## Instructions to follow
Lift out, unaltered, the lines of the material below between the line holding "cad_parts[obj.name] = obj" and the line holding "obj.matrix_world = world", counting both.

## Information supplied
###

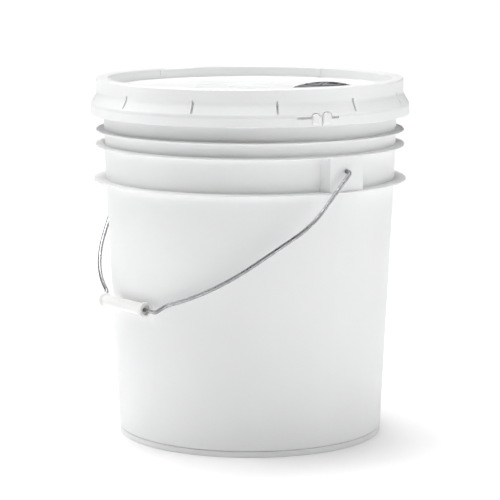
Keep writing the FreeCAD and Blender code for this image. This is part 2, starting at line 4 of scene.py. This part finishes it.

###

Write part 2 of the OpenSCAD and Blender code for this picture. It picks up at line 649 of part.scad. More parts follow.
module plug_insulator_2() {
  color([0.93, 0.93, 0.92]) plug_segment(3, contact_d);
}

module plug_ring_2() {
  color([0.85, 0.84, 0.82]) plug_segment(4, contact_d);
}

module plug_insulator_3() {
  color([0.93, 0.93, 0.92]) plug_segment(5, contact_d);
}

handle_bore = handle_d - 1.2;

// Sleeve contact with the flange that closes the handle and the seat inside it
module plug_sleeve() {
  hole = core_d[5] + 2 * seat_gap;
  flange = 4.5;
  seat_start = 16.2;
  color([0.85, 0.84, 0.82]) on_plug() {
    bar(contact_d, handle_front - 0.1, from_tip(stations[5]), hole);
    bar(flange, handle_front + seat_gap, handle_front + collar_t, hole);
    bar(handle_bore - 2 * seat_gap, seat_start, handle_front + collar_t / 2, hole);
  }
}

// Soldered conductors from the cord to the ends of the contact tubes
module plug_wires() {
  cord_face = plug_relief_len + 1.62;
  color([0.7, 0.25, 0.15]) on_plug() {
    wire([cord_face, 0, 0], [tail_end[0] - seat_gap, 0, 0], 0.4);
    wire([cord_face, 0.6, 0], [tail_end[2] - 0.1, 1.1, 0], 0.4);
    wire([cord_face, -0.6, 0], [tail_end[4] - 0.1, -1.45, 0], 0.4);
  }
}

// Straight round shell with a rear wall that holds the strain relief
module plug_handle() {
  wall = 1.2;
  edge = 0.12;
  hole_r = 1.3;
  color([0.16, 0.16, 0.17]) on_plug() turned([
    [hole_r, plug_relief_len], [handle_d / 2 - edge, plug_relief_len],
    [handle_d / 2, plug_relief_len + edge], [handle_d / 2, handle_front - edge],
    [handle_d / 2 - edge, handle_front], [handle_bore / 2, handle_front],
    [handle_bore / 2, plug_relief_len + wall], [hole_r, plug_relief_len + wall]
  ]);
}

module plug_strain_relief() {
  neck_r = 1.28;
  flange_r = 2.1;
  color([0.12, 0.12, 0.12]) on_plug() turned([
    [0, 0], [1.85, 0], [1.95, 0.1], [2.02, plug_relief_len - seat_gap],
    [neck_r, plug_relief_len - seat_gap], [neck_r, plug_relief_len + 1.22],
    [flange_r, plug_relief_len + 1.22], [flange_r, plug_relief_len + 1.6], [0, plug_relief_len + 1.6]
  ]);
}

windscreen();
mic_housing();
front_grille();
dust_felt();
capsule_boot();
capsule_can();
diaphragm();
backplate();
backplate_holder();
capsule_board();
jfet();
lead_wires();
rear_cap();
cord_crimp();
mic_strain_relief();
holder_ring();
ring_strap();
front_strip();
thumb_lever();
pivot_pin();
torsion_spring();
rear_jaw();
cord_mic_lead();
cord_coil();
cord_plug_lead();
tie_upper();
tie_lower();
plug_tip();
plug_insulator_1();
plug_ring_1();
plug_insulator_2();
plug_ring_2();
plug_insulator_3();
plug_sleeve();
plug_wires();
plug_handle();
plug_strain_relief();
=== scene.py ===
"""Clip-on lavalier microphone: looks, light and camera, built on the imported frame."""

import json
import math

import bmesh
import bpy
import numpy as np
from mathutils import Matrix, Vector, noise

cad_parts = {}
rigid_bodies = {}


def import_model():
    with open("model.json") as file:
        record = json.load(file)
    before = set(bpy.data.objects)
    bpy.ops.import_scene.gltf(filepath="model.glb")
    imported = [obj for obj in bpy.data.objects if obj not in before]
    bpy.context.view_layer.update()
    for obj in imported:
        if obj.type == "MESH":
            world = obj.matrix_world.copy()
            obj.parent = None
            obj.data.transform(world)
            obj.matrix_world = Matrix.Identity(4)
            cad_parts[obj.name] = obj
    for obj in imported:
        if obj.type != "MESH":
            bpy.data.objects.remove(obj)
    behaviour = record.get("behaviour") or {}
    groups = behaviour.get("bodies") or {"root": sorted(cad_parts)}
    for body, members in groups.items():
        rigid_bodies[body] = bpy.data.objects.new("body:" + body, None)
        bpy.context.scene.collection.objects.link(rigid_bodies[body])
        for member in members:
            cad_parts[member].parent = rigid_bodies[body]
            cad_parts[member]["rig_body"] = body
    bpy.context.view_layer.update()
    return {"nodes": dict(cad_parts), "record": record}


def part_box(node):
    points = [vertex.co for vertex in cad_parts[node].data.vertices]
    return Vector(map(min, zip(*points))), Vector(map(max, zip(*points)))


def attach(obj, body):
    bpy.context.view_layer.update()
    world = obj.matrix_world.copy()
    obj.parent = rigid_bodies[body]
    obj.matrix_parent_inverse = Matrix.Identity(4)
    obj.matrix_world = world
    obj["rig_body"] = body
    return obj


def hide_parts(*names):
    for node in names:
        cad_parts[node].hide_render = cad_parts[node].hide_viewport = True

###

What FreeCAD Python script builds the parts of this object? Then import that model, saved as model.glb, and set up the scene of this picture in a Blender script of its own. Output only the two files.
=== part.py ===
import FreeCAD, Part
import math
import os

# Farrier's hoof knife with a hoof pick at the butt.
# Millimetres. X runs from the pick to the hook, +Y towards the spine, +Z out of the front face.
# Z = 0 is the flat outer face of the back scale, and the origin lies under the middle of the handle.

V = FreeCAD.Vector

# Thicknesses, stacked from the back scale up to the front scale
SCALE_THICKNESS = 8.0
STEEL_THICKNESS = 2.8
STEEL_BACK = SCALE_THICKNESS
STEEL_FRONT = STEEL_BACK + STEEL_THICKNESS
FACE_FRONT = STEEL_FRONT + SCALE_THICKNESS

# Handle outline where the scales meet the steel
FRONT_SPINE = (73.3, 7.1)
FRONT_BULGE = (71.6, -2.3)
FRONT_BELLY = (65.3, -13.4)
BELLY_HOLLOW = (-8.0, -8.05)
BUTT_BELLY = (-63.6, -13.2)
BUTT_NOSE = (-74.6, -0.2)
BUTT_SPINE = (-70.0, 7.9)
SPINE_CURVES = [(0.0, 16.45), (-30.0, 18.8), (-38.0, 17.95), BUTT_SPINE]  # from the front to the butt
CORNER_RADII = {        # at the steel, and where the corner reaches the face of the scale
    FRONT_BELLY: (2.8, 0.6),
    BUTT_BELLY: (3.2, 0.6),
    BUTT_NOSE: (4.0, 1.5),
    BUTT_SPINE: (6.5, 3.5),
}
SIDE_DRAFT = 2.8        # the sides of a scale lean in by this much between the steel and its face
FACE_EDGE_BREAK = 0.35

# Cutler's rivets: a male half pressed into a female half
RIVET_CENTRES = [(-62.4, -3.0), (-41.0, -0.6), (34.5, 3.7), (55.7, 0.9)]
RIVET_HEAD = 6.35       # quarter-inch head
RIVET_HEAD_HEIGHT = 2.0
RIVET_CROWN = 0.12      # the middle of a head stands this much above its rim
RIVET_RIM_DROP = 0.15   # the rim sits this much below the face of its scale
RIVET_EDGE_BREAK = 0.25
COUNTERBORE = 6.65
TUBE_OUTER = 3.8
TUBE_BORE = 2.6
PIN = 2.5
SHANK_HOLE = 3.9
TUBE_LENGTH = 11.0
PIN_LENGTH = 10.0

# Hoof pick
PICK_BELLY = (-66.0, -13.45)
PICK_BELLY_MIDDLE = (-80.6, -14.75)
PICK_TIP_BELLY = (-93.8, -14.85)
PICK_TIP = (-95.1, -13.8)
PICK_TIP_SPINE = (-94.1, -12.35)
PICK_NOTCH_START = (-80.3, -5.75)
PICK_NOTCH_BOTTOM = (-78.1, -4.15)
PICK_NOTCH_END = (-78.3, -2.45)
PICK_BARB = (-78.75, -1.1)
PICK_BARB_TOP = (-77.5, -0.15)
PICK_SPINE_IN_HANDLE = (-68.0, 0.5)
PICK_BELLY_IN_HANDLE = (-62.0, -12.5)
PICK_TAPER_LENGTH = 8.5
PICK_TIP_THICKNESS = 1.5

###

## Problem solution
            cad_parts[obj.name] = obj
    for obj in imported:
        if obj.type != "MESH":
            bpy.data.objects.remove(obj)
    behaviour = record.get("behaviour") or {}
    groups = behaviour.get("bodies") or {"root": sorted(cad_parts)}
    for body, members in groups.items():
        rigid_bodies[body] = bpy.data.objects.new("body:" + body, None)
        bpy.context.scene.collection.objects.link(rigid_bodies[body])
        for member in members:
            cad_parts[member].parent = rigid_bodies[body]
            cad_parts[member]["rig_body"] = body
    bpy.context.view_layer.update()
    return {"nodes": dict(cad_parts), "record": record}


def part_box(node):
    points = [vertex.co for vertex in cad_parts[node].data.vertices]
    return Vector(map(min, zip(*points))), Vector(map(max, zip(*points)))


def attach(obj, body):
    bpy.context.view_layer.update()
    world = obj.matrix_world.copy()
    obj.parent = rigid_bodies[body]
    obj.matrix_parent_inverse = Matrix.Identity(4)
    obj.matrix_world = world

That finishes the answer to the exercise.